— BEGIN Stored data —
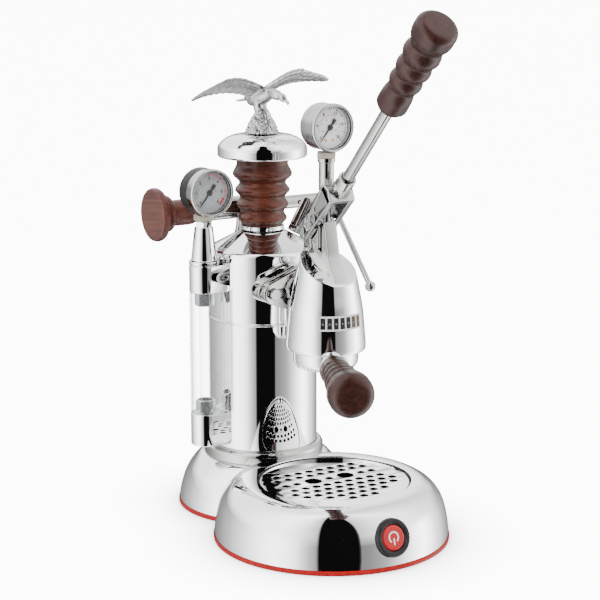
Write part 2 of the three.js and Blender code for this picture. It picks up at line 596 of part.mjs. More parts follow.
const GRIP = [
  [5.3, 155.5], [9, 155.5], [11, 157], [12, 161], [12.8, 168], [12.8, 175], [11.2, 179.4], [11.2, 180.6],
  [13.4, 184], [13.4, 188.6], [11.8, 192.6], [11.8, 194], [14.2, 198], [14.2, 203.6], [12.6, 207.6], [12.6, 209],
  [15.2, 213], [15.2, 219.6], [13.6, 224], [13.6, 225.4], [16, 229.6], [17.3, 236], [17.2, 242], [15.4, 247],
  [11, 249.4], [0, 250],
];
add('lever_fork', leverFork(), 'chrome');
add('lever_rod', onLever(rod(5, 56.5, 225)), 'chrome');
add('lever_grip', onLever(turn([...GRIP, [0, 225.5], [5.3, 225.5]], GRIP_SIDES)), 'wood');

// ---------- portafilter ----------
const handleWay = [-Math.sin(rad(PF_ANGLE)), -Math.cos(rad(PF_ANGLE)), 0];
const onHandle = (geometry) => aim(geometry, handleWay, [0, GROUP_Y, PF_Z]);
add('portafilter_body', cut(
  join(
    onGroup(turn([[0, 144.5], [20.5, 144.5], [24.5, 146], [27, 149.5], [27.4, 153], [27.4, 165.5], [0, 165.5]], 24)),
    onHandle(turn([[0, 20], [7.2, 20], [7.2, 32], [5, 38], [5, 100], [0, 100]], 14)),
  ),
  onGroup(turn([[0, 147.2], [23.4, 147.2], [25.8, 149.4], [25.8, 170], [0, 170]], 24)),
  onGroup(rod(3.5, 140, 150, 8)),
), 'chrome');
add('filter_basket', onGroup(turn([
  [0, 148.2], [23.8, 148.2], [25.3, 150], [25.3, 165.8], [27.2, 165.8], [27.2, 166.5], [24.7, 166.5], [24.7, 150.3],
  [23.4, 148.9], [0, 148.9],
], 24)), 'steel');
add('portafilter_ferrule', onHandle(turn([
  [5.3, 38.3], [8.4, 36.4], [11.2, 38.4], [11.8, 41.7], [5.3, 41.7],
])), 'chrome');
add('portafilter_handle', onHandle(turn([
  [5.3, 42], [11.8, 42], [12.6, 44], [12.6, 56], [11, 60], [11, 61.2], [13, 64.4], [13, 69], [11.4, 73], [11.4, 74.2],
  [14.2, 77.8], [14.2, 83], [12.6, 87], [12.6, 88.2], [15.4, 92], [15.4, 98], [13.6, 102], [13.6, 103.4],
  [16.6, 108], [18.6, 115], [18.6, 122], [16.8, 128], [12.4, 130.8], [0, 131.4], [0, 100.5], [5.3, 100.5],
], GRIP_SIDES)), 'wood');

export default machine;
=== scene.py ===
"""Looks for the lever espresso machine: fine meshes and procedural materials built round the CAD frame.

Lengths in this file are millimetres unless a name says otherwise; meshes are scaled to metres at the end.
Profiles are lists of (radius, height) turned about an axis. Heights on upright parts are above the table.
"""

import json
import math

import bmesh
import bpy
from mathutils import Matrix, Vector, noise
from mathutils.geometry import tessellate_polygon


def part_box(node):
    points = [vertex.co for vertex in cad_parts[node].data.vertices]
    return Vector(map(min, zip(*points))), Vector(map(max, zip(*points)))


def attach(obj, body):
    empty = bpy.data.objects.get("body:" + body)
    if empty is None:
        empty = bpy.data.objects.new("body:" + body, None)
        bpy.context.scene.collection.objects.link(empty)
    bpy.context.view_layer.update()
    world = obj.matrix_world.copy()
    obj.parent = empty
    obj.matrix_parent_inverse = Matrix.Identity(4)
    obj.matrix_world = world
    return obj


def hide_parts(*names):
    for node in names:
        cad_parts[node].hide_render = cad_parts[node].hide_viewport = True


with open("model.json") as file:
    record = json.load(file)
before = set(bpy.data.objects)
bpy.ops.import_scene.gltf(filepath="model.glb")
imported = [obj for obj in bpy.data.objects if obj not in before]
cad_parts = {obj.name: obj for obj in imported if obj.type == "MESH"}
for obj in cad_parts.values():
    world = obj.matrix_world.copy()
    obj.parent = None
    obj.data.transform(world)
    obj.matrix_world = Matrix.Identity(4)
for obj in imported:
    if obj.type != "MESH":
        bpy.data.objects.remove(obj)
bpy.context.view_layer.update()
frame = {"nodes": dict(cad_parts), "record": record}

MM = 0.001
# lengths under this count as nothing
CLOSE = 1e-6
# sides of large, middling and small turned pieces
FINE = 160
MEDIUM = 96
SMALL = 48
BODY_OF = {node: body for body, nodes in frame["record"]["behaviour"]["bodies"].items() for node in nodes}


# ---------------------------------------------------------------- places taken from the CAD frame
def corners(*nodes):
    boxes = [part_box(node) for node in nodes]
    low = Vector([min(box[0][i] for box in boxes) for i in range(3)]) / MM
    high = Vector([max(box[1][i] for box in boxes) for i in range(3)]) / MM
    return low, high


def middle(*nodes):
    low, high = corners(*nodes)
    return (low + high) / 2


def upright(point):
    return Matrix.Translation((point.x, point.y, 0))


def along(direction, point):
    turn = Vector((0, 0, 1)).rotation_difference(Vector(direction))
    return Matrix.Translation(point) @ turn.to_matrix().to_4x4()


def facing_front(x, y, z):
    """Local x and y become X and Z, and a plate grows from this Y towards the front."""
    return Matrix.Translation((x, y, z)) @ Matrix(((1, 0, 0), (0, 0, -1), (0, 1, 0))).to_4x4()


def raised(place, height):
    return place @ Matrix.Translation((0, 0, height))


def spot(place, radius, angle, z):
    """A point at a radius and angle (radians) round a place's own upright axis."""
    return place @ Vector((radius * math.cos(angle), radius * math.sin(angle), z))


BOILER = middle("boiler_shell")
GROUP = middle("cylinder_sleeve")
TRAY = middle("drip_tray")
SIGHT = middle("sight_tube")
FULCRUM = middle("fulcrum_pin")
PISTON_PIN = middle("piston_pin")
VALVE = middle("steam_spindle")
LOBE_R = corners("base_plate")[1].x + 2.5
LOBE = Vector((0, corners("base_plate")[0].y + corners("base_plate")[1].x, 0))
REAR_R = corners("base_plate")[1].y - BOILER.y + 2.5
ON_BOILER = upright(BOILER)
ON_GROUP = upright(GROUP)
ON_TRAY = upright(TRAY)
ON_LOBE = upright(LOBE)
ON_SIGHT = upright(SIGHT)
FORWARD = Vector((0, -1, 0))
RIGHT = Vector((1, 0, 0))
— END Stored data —
| Task to complete |
Write down the full listing again, exactly.

| Result of the task |
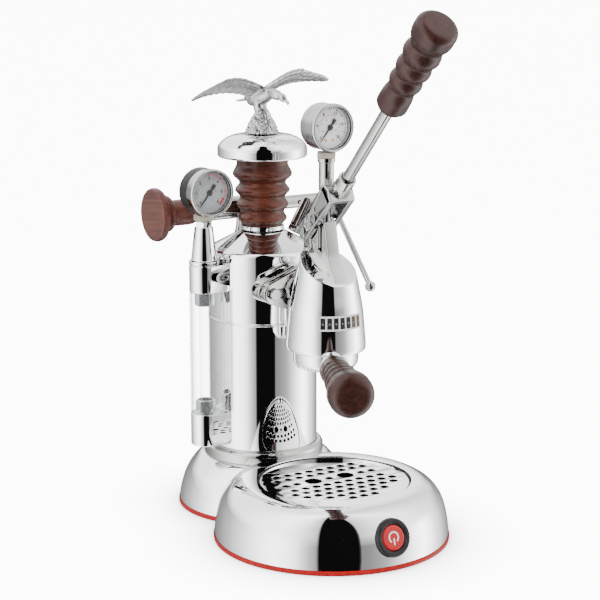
Write part 2 of the three.js and Blender code for this picture. It picks up at line 596 of part.mjs. More parts follow.
const GRIP = [
  [5.3, 155.5], [9, 155.5], [11, 157], [12, 161], [12.8, 168], [12.8, 175], [11.2, 179.4], [11.2, 180.6],
  [13.4, 184], [13.4, 188.6], [11.8, 192.6], [11.8, 194], [14.2, 198], [14.2, 203.6], [12.6, 207.6], [12.6, 209],
  [15.2, 213], [15.2, 219.6], [13.6, 224], [13.6, 225.4], [16, 229.6], [17.3, 236], [17.2, 242], [15.4, 247],
  [11, 249.4], [0, 250],
];
add('lever_fork', leverFork(), 'chrome');
add('lever_rod', onLever(rod(5, 56.5, 225)), 'chrome');
add('lever_grip', onLever(turn([...GRIP, [0, 225.5], [5.3, 225.5]], GRIP_SIDES)), 'wood');

// ---------- portafilter ----------
const handleWay = [-Math.sin(rad(PF_ANGLE)), -Math.cos(rad(PF_ANGLE)), 0];
const onHandle = (geometry) => aim(geometry, handleWay, [0, GROUP_Y, PF_Z]);
add('portafilter_body', cut(
  join(
    onGroup(turn([[0, 144.5], [20.5, 144.5], [24.5, 146], [27, 149.5], [27.4, 153], [27.4, 165.5], [0, 165.5]], 24)),
    onHandle(turn([[0, 20], [7.2, 20], [7.2, 32], [5, 38], [5, 100], [0, 100]], 14)),
  ),
  onGroup(turn([[0, 147.2], [23.4, 147.2], [25.8, 149.4], [25.8, 170], [0, 170]], 24)),
  onGroup(rod(3.5, 140, 150, 8)),
), 'chrome');
add('filter_basket', onGroup(turn([
  [0, 148.2], [23.8, 148.2], [25.3, 150], [25.3, 165.8], [27.2, 165.8], [27.2, 166.5], [24.7, 166.5], [24.7, 150.3],
  [23.4, 148.9], [0, 148.9],
], 24)), 'steel');
add('portafilter_ferrule', onHandle(turn([
  [5.3, 38.3], [8.4, 36.4], [11.2, 38.4], [11.8, 41.7], [5.3, 41.7],
])), 'chrome');
add('portafilter_handle', onHandle(turn([
  [5.3, 42], [11.8, 42], [12.6, 44], [12.6, 56], [11, 60], [11, 61.2], [13, 64.4], [13, 69], [11.4, 73], [11.4, 74.2],
  [14.2, 77.8], [14.2, 83], [12.6, 87], [12.6, 88.2], [15.4, 92], [15.4, 98], [13.6, 102], [13.6, 103.4],
  [16.6, 108], [18.6, 115], [18.6, 122], [16.8, 128], [12.4, 130.8], [0, 131.4], [0, 100.5], [5.3, 100.5],
], GRIP_SIDES)), 'wood');

export default machine;
=== scene.py ===
"""Looks for the lever espresso machine: fine meshes and procedural materials built round the CAD frame.

Lengths in this file are millimetres unless a name says otherwise; meshes are scaled to metres at the end.
Profiles are lists of (radius, height) turned about an axis. Heights on upright parts are above the table.
"""

import json
import math

import bmesh
import bpy
from mathutils import Matrix, Vector, noise
from mathutils.geometry import tessellate_polygon


def part_box(node):
    points = [vertex.co for vertex in cad_parts[node].data.vertices]
    return Vector(map(min, zip(*points))), Vector(map(max, zip(*points)))


def attach(obj, body):
    empty = bpy.data.objects.get("body:" + body)
    if empty is None:
        empty = bpy.data.objects.new("body:" + body, None)
        bpy.context.scene.collection.objects.link(empty)
    bpy.context.view_layer.update()
    world = obj.matrix_world.copy()
    obj.parent = empty
    obj.matrix_parent_inverse = Matrix.Identity(4)
    obj.matrix_world = world
    return obj


def hide_parts(*names):
    for node in names:
        cad_parts[node].hide_render = cad_parts[node].hide_viewport = True


with open("model.json") as file:
    record = json.load(file)
before = set(bpy.data.objects)
bpy.ops.import_scene.gltf(filepath="model.glb")
imported = [obj for obj in bpy.data.objects if obj not in before]
cad_parts = {obj.name: obj for obj in imported if obj.type == "MESH"}
for obj in cad_parts.values():
    world = obj.matrix_world.copy()
    obj.parent = None
    obj.data.transform(world)
    obj.matrix_world = Matrix.Identity(4)
for obj in imported:
    if obj.type != "MESH":
        bpy.data.objects.remove(obj)
bpy.context.view_layer.update()
frame = {"nodes": dict(cad_parts), "record": record}

MM = 0.001
# lengths under this count as nothing
CLOSE = 1e-6
# sides of large, middling and small turned pieces
FINE = 160
MEDIUM = 96
SMALL = 48
BODY_OF = {node: body for body, nodes in frame["record"]["behaviour"]["bodies"].items() for node in nodes}


# ---------------------------------------------------------------- places taken from the CAD frame
def corners(*nodes):
    boxes = [part_box(node) for node in nodes]
    low = Vector([min(box[0][i] for box in boxes) for i in range(3)]) / MM
    high = Vector([max(box[1][i] for box in boxes) for i in range(3)]) / MM
    return low, high


def middle(*nodes):
    low, high = corners(*nodes)
    return (low + high) / 2


def upright(point):
    return Matrix.Translation((point.x, point.y, 0))


def along(direction, point):
    turn = Vector((0, 0, 1)).rotation_difference(Vector(direction))
    return Matrix.Translation(point) @ turn.to_matrix().to_4x4()


def facing_front(x, y, z):
    """Local x and y become X and Z, and a plate grows from this Y towards the front."""
    return Matrix.Translation((x, y, z)) @ Matrix(((1, 0, 0), (0, 0, -1), (0, 1, 0))).to_4x4()


def raised(place, height):
    return place @ Matrix.Translation((0, 0, height))


def spot(place, radius, angle, z):
    """A point at a radius and angle (radians) round a place's own upright axis."""
    return place @ Vector((radius * math.cos(angle), radius * math.sin(angle), z))


BOILER = middle("boiler_shell")
GROUP = middle("cylinder_sleeve")
TRAY = middle("drip_tray")
SIGHT = middle("sight_tube")
FULCRUM = middle("fulcrum_pin")
PISTON_PIN = middle("piston_pin")
VALVE = middle("steam_spindle")
LOBE_R = corners("base_plate")[1].x + 2.5
LOBE = Vector((0, corners("base_plate")[0].y + corners("base_plate")[1].x, 0))
REAR_R = corners("base_plate")[1].y - BOILER.y + 2.5
ON_BOILER = upright(BOILER)
ON_GROUP = upright(GROUP)
ON_TRAY = upright(TRAY)
ON_LOBE = upright(LOBE)
ON_SIGHT = upright(SIGHT)
FORWARD = Vector((0, -1, 0))
RIGHT = Vector((1, 0, 0))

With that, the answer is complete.